Ничто не предвещало быстрого распада этой государственной системы, который произошел за несколько десятилетий после 1200 года до н. э. Города сильно пострадали (или вовсе были уничтожены) по всему региону – в Греции, Анатолии, Сирии и Палестине. Империя хеттов пала, а их столица Хаттуса была частично разрушена и покинута. Через несколько лет был сметен с лица земли важный город Угарит на сирийском побережье, а также некоторые другие города, более удаленные от моря, в том числе Мегиддо (давший название библейскому Армагеддону).
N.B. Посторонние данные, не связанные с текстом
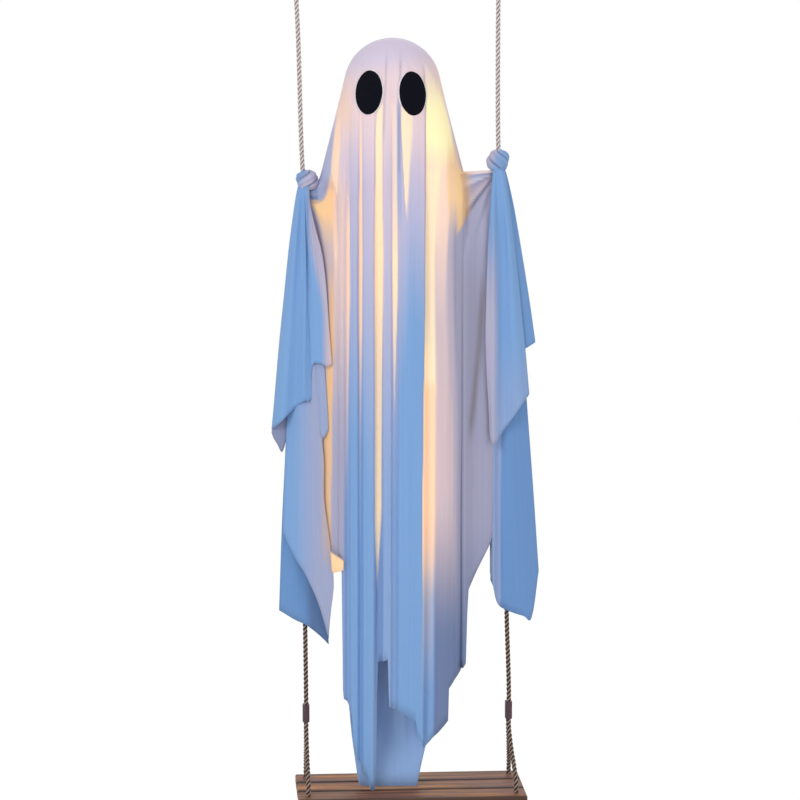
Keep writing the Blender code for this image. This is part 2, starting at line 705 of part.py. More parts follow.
def arm_ridge(side, x):
    """Height of the cloth's fold over the crossbar."""
    if side < 0:
        return bar_z(x) + BAR_DIAMETER / 2 + CLOTH + ARM_WAVE
    return through(RIGHT_ARM_RIDGE, x)


def make_arm(name, side, xs, front_hem, back_hem, half_depth):
    """Cloth laid over the crossbar between the shoulder and the knot, hanging front and back."""
    mesh = bpy.data.meshes.new(name)
    bm = bmesh.new()
    columns = []
    for i, x in enumerate(xs):
        ridge = arm_ridge(side, x)
        wave = ARM_WAVE * (-1) ** i
        column = []
        for t in (1.0, 0.75, 0.5, 0.25, 0.08):
            depth = lerp(half_depth * 0.75, half_depth, t) + wave * t
            column.append((x, -depth, lerp(ridge - ARM_CREST, front_hem[i], t)))
        for k in range(5):
            angle = math.pi * (k + 0.5) / 5
            radius = half_depth * 0.75
            column.append((x, -radius * math.cos(angle), ridge - ARM_CREST * (1 - math.sin(angle))))
        for t in (0.08, 0.25, 0.5, 0.75, 1.0):
            depth = lerp(half_depth * 0.75, half_depth, t) - wave * t
            column.append((x, depth, lerp(ridge - ARM_CREST, back_hem[i], t)))
        columns.append([bm.verts.new(p) for p in column])
    for a, b in zip(columns, columns[1:]):
        for k in range(len(a) - 1):
            bm.faces.new((a[k], b[k], b[k + 1], a[k + 1]))
    bmesh.ops.recalc_face_normals(bm, faces=bm.faces)
    bm.to_mesh(mesh)
    bm.free()
    ob = add_object(name, mesh, CLOTH_BLUE)
    thicken(ob, 0)
    return ob


LEFT_KNOT = (-0.1785, -0.004, 1.232)
RIGHT_KNOT = (0.1995, -0.004, 1.2690)
# Hem heights of the cloth under the arms, and how far out it reaches
LEFT_ARM_END = -0.176
RIGHT_ARM_END = 0.196
RIGHT_ARM_RIDGE = [(0.118, 1.262), (0.134, 1.249), (0.196, 1.249)]
LEFT_ARM_HEM = [(-0.176, 0.560), (-0.136, 0.480)]
RIGHT_ARM_HEM = [(0.122, 0.385), (0.136, 0.407), (0.184, 0.500), (0.196, 0.520)]


def body_edge(side, z):
    half, middle = side_reach(z)
    return middle + side * half


def make_sheet(lines):
    body = make_body()
    for word, side in (("left", -1), ("right", 1)):
        edge = body_edge(side, bar_z(BODY_X + side * BODY_HALF_WIDTH))
        high = bar_z(edge) + BAR_DIAMETER / 2 + BAR_HEADROOM
        passage = box(f"arm_passage_{word}", (PASSAGE_LENGTH, PASSAGE_DEPTH, PASSAGE_DROP),
                      (edge, 0, high - PASSAGE_DROP / 2), CLOTH_BLUE)
        boolean(body, passage, "DIFFERENCE")
    arm_start = body_edge(1, BAR_RIGHT_Z) - ARM_OVERLAP
    right_x = [lerp(arm_start, RIGHT_ARM_END, k / 6) for k in range(7)]
    right_hem = [through(RIGHT_ARM_HEM, x) for x in right_x]
    arm_right = make_arm("arm_right", 1, right_x, right_hem, [h + 0.02 for h in right_hem],
                         ARM_HALF_DEPTH)
    arm_start = body_edge(-1, BAR_LEFT_Z) + ARM_OVERLAP / 2
    left_x = [lerp(LEFT_ARM_END, arm_start, k / 4) for k in range(5)]
    left_hem = [through(LEFT_ARM_HEM, x) for x in left_x]
    arm_left = make_arm("arm_left", -1, left_x, left_hem, left_hem, ARM_HALF_DEPTH - 0.002)
    pieces = [arm_right, arm_left]
    for word, flaps in (("left", LEFT_FLAPS), ("right", RIGHT_FLAPS)):
        pieces += [make_flap(f"flap_{word}_{key}", fold_lines) for key, fold_lines in flaps.items()]
    for word, centre, phase in (("left", LEFT_KNOT, 0.4), ("right", RIGHT_KNOT, 1.7)):
        knot = make_knot(f"knot_{word}", centre, phase)
        cutter = bore(f"knot_bore_{word}", lines[word], ROPE_DIAMETER / 2 + ROPE_CLEARANCE)
        boolean(knot, cutter, "DIFFERENCE")
        pieces.append(knot)
    for piece in pieces:
        boolean(body, piece, "UNION")
    return body


def make_eyes():
    """Felt ovals that follow the curve of the face."""
    rings, sides = 3, 24
    for name, (x0, z0, lean) in EYES.items():
        mesh = bpy.data.meshes.new(name)
        bm = bmesh.new()
        layers = []
        for lift in (EYE_LIFT, EYE_LIFT + EYE_THICKNESS):
            layer = []
            for j in range(rings + 1):
                loop = []
                for k in range(sides if j else 1):
                    angle = 2 * math.pi * k / sides
                    u = EYE_SIZE[0] / 2 * j / rings * math.cos(angle)
                    v = EYE_SIZE[1] / 2 * j / rings * math.sin(angle)
                    x = x0 + u * math.cos(EYE_TILT) + lean * v * math.sin(EYE_TILT)
                    z = z0 - lean * u * math.sin(EYE_TILT) + v * math.cos(EYE_TILT)
                    half, middle = side_reach(z)
                    turn = -math.acos(max(-1, min(1, (x - middle) / half)))
                    rise = max(0, z - (HEAD_TOP_Z - HEAD_RADIUS)) / HEAD_RADIUS
                    out = Vector((math.cos(turn), math.sin(turn), rise)).normalized()
                    place = cloth_point(turn, turned(turn, z, True), z) + out * lift
                    loop.append(bm.verts.new(place))
                layer.append(loop)
            layers.append(layer)
        for layer in layers:
            centre = layer[0][0]
            for k in range(sides):
                m = (k + 1) % sides
                bm.faces.new((centre, layer[1][k], layer[1][m]))
                for j in range(1, rings):
                    bm.faces.new((layer[j][k], layer[j + 1][k], layer[j + 1][m], layer[j][m]))
        for k in range(sides):
            m = (k + 1) % sides
            bm.faces.new((layers[0][rings][k], layers[1][rings][k], layers[1][rings][m],
                          layers[0][rings][m]))
        bmesh.ops.recalc_face_normals(bm, faces=bm.faces)
        bm.to_mesh(mesh)
        bm.free()
        add_object(name, mesh, FELT_NAVY, smooth=True)


rope_lines = make_ropes()
make_seat(rope_lines)
make_inner_frame()
make_sheet(rope_lines)
make_eyes()
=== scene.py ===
# Looks of a fabric ghost that hangs on a small wooden swing and is lit from inside.
# Metres, +Z up, the ghost faces -Y. Heights here are above the seat's top face, as in the part's source,
# and HANG_HEIGHT takes them to the frame, whose origin lies midway between the two hanging loops.
import math

import bmesh
import bpy
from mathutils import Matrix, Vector, noise


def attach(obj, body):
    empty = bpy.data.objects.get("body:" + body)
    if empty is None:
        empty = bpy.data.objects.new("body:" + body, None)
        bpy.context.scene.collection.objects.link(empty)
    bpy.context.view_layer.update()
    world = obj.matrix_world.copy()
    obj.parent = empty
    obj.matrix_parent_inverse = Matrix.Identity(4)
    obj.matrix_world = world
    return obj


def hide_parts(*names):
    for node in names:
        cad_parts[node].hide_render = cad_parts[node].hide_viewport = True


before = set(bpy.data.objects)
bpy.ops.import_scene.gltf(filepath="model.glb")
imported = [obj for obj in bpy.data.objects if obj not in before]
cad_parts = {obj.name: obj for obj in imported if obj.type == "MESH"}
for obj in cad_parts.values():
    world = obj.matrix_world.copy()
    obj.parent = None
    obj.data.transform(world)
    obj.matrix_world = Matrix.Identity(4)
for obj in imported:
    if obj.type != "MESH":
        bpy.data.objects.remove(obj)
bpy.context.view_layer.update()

HANG_HEIGHT = 1.695

# Ropes
ROPE_DIAMETER = 0.010
ROPE_PITCH = ROPE_DIAMETER + 0.0006
LOOP_INNER_RADIUS = 0.020
ROPE_TOP_X = 0.1993
STRAND_LEAD = 0.0276
WHIPPING_HEIGHT = 0.036
LOW_WHIPPING_Z = 0.154
TOP_WHIPPING_Z = 1.614
LEG_SPREAD = 0.0012
UNDER_SEAT_GAP = 0.004
ROUTE_STEP = 0.012
ROPE_STEP = 0.0022

# Seat
SLAT_WIDTH = 0.062
SLAT_GAP = 0.007
SLAT_THICKNESS = 0.018
SEAT_X = 0.0255
HOLE_HALF_SPAN = 0.2095
HOLE_Y = 0.072

# Ghost
HEAD_X = -0.010
HEAD_RADIUS = 0.095
HEAD_TOP_Z = 1.511
HEAD_SLOPE = 0.2375
SHOULDER_Z = 1.245
WAIST_Z = 1.190
BODY_X = 0.005
BODY_HALF_WIDTH = 0.134
KNOT_RADIUS = 0.0215
PLEAT_DEPTH = 0.0085
CLOTH_THICKNESS = 0.0009
GLOW_STRENGTH = 0.16
PLEAT_STRAIGHT = 0.6
CROWN_FAN_Z = 1.505
CROWN_FAN_DROP = 0.060
SECTION_POWER = 0.75
SECTION_TOP_Z = 1.400
SECTION_DROP = 0.300
BROW_Z = 1.420

# Camera, at the photograph's viewing angle
CAMERA_AZIMUTH = math.radians(-4)
CAMERA_ELEVATION = math.radians(8)
CAMERA_DISTANCE = 6.0
CAMERA_TARGET = (0.0053, 0.0, 0.7918)
CAMERA_LENS = 135


def lerp(a, b, t):
    return a + (b - a) * t


def smoothstep(t):
    t = min(max(t, 0.0), 1.0)
    return t * t * (3 - 2 * t)


def above(value, start, span):
    """0 up to start, then a smooth rise to 1 a span above it."""
    return smoothstep((value - start) / span)


def below(value, start, span):
    """0 down to start, then a smooth rise to 1 a span below it."""
    return smoothstep((start - value) / span)


def through(points, value):
    """Read a profile, a list of (position, result) pairs in rising order."""
    if value <= points[0][0]:
        return points[0][1]
    for (a, first), (b, second) in zip(points, points[1:]):
        if value <= b:
            return lerp(first, second, (value - a) / (b - a))
    return points[-1][1]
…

На островах и в материковой Греции один за другим рушились могущественные дворцы. Если некоторые из них и были затем восстановлены, то к концу XII века не уцелел ни один. Далее к югу утративший контроль над Палестиной Египет распался на теократическое жреческое государство с центром в Фивах на юге и на ряд полунезависимых образований в дельте Нила. Бедствия не обошли стороной и Ассирию: институты государственной власти и присвоения распадались, империя раскололась на несколько сателлитов и города-государства, производство и обмен сократились, социальная структура упростилась
[362].
О причинах столь фундаментального распада спорят до сих пор; к нему могли быть причастны различные факторы. По крайней мере часть вины возлагается на так называемые народы моря – группы интервентов, которые «жили на кораблях» и упоминаются в документах из Египта, Сирии и Анатолии. В 1207 году их нападение на Египет было отбито, однако тридцать лет спустя они не только снова собрались с силами, но и образовали мощную коалицию. По словам Рамсеса III,
все страны сразу снялись с места и разделились в сражениях. Никто не мог устоять перед их оружием… Они заполонили все, насколько хватало земли.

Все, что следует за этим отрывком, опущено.